I would also discover that I wasn’t the first person to figure this out. There were researchers and practitioners who had spent years systematically studying the gap between what experts do and what experts think they do. Who had decoded the practice patterns of elite performers across multiple disciplines and extracted universal principles that could be taught to anyone.
But that discovery — the books, the frameworks, the systematic methodology — was still ahead of me at this point in the story. All I knew at this moment was that asking experts had been a dead end, and watching them had opened a door.
The day I stopped asking for advice was the day my learning actually began.
Not because advice is worthless — there are people in this field whose written insights would later transform my understanding of performance. But because the specific kind of knowledge I needed at that stage — the knowledge of how to practice, how to structure my learning, how to allocate my energy and attention — wasn’t the kind of knowledge that experts could transmit through conversation.

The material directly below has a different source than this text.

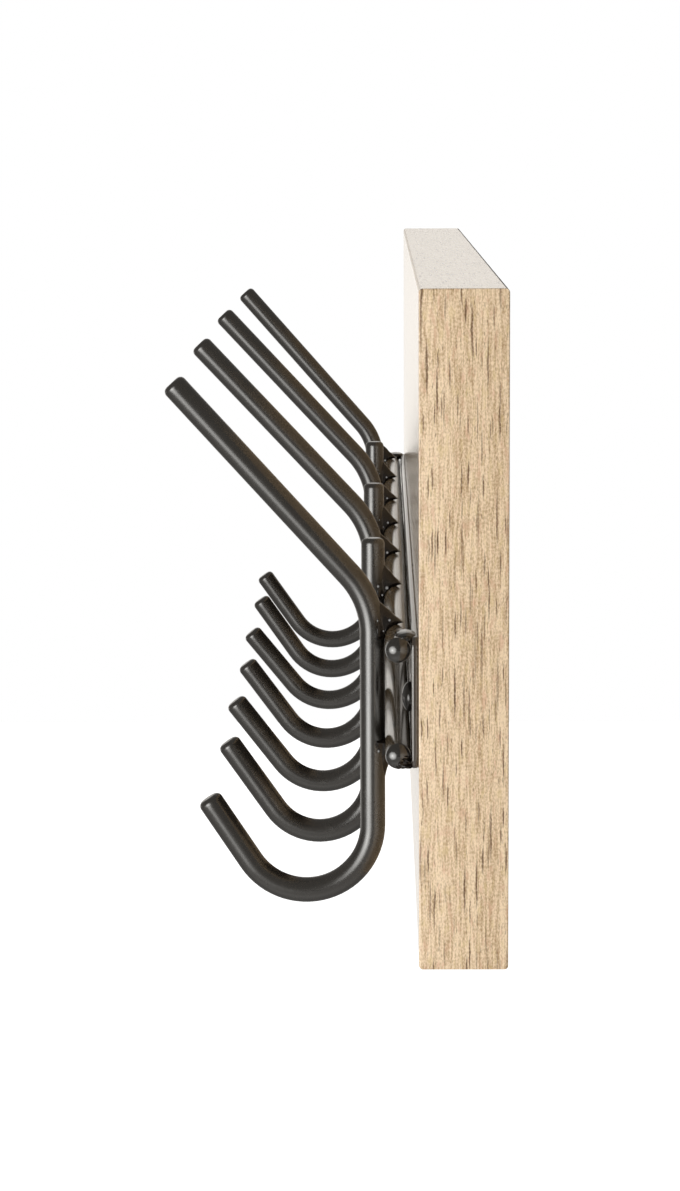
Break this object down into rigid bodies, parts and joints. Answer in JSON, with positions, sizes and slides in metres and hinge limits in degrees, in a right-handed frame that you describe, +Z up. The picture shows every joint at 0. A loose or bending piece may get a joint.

It was the kind of knowledge that had to be decoded from observation. Extracted from behavior. Reverse-engineered from the gap between what experts said and what they did.
And for a strategy consultant — someone trained to look at systems, identify patterns, and build models from observed behavior — this turned out to be the perfect challenge.
I didn’t know it yet, but the shift from asking to observing would lead me to a practice methodology that would change not just my magic but my entire understanding of how skills are built. A methodology based not on inspiration or talent or mystical “feel,” but on systematic observation, testable principles, and structured implementation.
The experts couldn’t tell me how they got good. So I watched. And what I saw, once I knew how to look for it, was a system hiding in plain sight.